# Faithful 151 QR Vice



## Droogs (15 Jun 2016)

Just fitted the above to the bench I've just built and find that as you tighten the vice up tight, ie try to cinch it, the quick release lever sort of pops and the vice goes loose again. Anyone any ideas what to do?


----------



## John15 (15 Jun 2016)

If it's a new one I would give your supplier a ring.

John


----------



## flh801978 (15 Jun 2016)

Tighten the spring one half turn at a time till it holds

Ian


----------



## Droogs (19 Jun 2016)

flh801978":3mq9e7w7 said:


> Tighten the spring one half turn at a time till it holds
> 
> Ian




Not sure how I do this. I have also have a 52 faithful for the tail vice and it has a nut on the rear face with a large watch spring behind it. I can see how to tighten this but the 151 doesn't have this arrangement. It doesn't have the nut at all, there's a round wire coil spring on the rear of the front face which is hooked onto a cast pin on the rear face of the vice front. 
Do I need to try and wind this spring an extra "turn" and re-attach to the pin in order to tighten it?


----------



## Droogs (20 Jun 2016)

Have spoken to Faithful and it appears to be a casting fault with the pin placement.

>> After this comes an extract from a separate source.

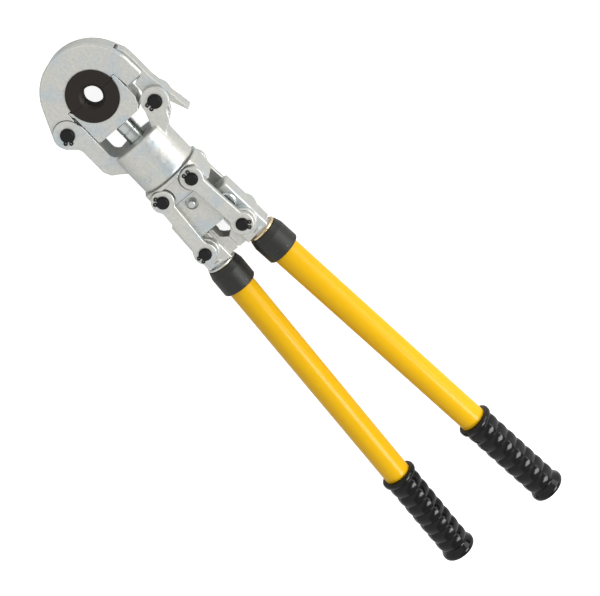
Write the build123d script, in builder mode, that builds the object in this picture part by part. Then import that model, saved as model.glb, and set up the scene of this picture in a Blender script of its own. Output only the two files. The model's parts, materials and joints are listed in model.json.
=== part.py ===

They are aware and taking customer contact details for when they get the replacements in.


----------



## Droogs (22 Jun 2016)

Just an update. I had a call from faithful yesterday evening who told me they now had the new replacements and will be sending me one FOC over the next day or so. Now considering I got this vice cheap as part of a closing down sale I think this is damn good service from the manufacturer.


----------